It has been a nutso week. I could feel it coming last weekend.
On Monday we’d be launching work on a new cookbook, including bringing in some new staff.
On Tuesday, several of us on the editorial team were driving to meet with publishing staff for the American Diabetes Association. (Watch for some great new books which we’ll collaborate on again in the future!)
Wednesday and Thursday we would have back-to-back, face-to-face meetings in our office with our key designer who lives 10 hours away.
Not much cooking time in the days ahead. But I really like to eat at home when I’ve had a pressured non-stop day.

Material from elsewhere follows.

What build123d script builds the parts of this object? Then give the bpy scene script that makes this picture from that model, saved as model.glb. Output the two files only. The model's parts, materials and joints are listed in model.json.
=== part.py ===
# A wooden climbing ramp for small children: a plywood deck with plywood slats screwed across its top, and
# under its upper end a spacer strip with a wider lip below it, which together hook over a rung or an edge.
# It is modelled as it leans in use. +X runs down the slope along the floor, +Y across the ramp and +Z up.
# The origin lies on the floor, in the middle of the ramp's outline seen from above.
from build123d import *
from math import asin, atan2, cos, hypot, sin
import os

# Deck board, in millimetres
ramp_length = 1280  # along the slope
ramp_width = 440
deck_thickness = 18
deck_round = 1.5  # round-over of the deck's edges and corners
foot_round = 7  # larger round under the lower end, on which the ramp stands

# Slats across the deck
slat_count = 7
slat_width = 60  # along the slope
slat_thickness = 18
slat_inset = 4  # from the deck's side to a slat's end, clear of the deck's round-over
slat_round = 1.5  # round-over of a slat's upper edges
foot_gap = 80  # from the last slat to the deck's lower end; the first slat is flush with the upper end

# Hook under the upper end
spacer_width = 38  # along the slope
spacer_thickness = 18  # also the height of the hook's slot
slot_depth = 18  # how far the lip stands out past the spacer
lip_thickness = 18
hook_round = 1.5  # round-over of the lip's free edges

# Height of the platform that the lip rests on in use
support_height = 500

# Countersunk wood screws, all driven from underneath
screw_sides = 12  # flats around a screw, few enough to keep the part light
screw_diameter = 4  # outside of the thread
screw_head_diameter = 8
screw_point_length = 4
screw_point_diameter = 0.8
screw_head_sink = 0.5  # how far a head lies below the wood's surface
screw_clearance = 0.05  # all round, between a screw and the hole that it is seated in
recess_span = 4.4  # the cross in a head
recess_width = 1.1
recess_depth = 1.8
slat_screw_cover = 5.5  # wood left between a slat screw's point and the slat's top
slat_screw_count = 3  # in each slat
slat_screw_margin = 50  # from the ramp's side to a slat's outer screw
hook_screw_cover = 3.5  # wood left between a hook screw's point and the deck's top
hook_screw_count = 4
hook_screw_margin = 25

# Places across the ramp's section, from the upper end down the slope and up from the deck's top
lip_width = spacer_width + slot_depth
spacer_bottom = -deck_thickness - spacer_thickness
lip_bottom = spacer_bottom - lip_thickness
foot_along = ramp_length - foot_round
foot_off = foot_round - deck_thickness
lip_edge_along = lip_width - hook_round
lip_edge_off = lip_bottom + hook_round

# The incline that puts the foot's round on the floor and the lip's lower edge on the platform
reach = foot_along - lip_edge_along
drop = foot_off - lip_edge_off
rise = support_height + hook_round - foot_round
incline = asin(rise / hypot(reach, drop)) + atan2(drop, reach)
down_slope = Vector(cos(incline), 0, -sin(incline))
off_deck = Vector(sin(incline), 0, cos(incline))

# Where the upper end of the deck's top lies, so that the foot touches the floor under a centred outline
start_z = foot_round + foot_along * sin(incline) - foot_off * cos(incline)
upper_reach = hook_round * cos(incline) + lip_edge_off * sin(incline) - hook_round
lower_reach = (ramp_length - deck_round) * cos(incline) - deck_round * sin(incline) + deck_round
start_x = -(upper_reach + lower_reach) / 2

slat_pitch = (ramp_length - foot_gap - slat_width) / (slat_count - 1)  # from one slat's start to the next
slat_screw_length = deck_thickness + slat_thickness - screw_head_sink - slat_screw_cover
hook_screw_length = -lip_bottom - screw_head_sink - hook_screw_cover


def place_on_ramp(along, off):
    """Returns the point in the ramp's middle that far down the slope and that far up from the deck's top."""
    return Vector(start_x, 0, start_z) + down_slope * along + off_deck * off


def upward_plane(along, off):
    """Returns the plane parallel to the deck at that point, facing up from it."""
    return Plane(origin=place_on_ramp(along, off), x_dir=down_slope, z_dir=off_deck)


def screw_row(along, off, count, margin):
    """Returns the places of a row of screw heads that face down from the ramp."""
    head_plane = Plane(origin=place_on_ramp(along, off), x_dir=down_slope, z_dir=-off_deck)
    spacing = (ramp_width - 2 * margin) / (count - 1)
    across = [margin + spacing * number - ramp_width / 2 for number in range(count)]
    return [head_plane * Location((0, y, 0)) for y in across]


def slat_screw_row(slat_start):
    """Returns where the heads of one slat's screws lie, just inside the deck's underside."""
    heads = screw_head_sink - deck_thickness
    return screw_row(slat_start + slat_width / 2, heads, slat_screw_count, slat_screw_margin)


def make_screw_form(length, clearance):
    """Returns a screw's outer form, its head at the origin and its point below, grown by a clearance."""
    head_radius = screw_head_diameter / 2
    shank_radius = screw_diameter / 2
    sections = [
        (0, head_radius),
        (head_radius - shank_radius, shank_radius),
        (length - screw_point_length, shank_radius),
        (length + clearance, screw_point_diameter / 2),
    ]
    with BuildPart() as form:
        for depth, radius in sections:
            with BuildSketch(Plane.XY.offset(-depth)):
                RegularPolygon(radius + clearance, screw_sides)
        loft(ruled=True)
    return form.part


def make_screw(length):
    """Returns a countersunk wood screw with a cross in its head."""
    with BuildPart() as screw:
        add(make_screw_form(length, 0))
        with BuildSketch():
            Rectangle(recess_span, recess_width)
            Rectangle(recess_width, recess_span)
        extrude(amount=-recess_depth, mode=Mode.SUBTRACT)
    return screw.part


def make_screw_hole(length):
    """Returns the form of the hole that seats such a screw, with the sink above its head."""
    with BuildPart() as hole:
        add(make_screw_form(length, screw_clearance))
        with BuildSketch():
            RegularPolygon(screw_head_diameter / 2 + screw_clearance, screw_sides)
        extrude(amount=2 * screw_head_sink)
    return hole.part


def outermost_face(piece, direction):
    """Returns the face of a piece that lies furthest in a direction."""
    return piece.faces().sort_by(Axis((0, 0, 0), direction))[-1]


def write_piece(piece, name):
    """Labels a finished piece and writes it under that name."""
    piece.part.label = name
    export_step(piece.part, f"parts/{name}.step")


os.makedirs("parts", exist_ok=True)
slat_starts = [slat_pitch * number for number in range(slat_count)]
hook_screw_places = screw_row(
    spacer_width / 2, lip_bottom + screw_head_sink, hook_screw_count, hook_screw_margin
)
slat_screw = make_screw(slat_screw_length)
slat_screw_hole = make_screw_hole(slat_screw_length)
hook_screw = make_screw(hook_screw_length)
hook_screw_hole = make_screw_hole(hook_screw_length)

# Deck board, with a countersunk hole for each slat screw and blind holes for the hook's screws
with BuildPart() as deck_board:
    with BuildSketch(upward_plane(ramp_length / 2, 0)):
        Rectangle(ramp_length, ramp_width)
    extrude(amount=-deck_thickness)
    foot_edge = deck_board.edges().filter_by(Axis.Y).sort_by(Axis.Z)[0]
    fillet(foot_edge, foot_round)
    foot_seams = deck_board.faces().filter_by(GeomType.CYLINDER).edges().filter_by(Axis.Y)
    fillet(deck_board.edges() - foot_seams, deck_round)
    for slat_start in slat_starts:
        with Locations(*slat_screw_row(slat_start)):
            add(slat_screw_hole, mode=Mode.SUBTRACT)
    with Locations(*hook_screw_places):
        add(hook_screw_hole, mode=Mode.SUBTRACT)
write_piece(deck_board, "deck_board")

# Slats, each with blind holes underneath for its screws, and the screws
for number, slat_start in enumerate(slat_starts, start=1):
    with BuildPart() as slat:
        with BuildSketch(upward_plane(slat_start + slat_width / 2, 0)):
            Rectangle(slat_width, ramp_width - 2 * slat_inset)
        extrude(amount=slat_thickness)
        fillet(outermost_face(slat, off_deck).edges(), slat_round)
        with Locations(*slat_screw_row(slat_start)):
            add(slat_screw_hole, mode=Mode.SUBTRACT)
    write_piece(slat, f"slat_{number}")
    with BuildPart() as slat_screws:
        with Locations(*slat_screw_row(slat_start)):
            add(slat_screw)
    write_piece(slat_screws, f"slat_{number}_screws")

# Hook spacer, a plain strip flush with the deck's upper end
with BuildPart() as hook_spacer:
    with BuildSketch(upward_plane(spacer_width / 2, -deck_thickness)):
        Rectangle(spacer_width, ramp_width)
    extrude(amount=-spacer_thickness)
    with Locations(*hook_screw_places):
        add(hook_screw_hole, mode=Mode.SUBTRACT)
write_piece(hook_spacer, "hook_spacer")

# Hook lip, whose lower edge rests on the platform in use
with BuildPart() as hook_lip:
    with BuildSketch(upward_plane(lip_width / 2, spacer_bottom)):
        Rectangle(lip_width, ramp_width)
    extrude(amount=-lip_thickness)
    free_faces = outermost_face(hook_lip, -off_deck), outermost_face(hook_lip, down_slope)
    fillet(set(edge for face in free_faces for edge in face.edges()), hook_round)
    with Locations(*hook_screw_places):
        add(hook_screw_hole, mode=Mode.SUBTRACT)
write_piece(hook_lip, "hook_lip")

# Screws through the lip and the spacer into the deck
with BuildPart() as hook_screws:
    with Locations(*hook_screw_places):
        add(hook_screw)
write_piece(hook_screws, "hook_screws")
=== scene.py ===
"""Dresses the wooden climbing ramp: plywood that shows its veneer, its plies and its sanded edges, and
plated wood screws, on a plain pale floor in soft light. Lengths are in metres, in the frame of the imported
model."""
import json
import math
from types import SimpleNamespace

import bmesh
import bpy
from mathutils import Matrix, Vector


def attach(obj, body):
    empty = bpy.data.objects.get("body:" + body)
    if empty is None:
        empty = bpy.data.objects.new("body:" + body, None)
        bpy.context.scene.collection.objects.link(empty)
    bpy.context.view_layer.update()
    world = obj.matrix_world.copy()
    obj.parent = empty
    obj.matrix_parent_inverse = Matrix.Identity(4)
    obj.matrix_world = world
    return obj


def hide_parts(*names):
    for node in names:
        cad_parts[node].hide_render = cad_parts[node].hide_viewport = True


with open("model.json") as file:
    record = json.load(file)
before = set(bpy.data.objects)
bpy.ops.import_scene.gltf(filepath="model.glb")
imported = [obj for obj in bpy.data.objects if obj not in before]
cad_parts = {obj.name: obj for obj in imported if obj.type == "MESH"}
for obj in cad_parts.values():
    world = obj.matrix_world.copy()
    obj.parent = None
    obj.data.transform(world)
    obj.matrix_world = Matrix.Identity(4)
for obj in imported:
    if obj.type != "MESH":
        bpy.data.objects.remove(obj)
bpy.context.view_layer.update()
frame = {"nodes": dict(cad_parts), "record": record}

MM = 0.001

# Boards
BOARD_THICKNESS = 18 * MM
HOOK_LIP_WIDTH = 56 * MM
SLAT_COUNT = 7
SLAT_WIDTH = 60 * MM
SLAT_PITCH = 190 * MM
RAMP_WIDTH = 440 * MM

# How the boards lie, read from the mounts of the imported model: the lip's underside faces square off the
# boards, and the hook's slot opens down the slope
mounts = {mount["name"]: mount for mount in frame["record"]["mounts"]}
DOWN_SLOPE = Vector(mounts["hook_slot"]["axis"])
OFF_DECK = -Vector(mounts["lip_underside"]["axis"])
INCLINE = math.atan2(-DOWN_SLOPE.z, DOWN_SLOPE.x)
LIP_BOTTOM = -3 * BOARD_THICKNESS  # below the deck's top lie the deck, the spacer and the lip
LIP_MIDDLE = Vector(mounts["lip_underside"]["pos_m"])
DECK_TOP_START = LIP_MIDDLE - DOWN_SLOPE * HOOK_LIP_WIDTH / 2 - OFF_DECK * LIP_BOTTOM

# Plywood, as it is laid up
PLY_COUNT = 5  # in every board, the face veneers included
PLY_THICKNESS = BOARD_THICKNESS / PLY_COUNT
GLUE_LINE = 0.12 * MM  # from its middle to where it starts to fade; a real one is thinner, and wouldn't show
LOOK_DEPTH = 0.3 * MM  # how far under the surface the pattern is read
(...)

So I started early Sunday morning, making a batch of spaghetti sauce before we headed off to church. Our older daughter was coming over at noon to watch football with Merle. (If you’re interested, more about the truce we reached on football-watching when the kids were little, at the asterisk below.*) A couple of weeks ago she told me how hungry she was for the spaghetti sauce I made when she was a little kid. Well, that’s a veiled request that’s pretty hard to resist.

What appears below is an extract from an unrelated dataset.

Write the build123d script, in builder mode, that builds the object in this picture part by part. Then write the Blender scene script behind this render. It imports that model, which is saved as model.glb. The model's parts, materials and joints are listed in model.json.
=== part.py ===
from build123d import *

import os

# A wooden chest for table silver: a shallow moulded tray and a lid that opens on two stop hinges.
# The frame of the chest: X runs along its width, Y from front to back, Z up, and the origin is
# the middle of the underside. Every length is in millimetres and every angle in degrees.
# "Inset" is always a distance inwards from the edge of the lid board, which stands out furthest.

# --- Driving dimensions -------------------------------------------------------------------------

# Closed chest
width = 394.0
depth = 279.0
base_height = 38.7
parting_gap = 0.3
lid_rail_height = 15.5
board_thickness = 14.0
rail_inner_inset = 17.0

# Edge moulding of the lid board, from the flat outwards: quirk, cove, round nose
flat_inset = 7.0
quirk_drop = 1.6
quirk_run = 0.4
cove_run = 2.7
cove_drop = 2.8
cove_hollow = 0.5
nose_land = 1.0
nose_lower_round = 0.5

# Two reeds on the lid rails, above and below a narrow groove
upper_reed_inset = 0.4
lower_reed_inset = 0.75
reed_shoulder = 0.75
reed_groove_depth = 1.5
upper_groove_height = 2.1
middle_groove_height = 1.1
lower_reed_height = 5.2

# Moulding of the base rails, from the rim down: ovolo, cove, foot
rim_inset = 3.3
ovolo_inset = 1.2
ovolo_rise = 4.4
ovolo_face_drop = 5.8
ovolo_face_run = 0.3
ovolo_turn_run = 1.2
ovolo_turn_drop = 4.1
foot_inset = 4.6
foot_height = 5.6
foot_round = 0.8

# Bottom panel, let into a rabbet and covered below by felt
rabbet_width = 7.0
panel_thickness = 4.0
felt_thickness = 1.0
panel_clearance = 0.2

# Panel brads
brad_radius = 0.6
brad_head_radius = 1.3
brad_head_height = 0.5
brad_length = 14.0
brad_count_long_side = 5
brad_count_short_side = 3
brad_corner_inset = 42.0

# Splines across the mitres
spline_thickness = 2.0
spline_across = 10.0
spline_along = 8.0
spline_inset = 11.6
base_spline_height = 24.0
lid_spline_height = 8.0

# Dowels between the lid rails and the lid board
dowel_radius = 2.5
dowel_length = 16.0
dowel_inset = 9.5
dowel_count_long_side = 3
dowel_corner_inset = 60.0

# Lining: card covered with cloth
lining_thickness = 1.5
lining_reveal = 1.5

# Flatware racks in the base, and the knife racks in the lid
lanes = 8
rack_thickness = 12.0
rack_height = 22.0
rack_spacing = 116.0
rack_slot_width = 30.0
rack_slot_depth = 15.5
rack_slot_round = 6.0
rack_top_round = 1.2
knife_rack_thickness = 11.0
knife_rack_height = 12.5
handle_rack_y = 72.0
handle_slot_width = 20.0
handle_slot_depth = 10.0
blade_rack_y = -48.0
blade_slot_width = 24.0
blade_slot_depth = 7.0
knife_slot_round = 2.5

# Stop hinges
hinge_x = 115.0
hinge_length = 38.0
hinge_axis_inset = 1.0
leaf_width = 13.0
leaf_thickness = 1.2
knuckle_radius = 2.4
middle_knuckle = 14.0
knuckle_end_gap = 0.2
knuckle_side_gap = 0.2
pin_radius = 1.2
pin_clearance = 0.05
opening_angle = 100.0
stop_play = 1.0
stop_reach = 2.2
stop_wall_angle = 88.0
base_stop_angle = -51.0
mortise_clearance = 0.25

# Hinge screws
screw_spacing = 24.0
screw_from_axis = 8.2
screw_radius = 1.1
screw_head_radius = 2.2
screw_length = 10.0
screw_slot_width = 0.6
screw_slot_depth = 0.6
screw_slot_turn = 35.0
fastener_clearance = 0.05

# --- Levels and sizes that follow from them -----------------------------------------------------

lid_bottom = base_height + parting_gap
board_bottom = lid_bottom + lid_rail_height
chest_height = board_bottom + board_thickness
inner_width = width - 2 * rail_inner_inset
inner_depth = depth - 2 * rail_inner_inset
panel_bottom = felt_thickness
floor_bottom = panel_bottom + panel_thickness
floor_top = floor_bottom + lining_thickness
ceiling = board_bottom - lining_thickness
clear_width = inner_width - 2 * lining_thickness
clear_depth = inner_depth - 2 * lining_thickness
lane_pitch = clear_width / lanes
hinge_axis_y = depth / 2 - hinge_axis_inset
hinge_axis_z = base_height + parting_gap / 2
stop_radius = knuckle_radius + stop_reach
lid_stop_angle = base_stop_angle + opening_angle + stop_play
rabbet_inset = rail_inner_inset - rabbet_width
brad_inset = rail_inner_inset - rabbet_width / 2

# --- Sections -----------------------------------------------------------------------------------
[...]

I started to see a solution developing here about to how to cook this week when I would really have no time. If I made a good-sized batch of my Long-Ago Spaghetti Sauce, I’d have enough left to make a Spaghetti Pie. So I cranked up the amount of pasta I cooked for Sunday lunch to be sure I’d have enough of it for the Pie, too. I would absolutely not have time or interest in cooking as the week went along. So Sunday was the day.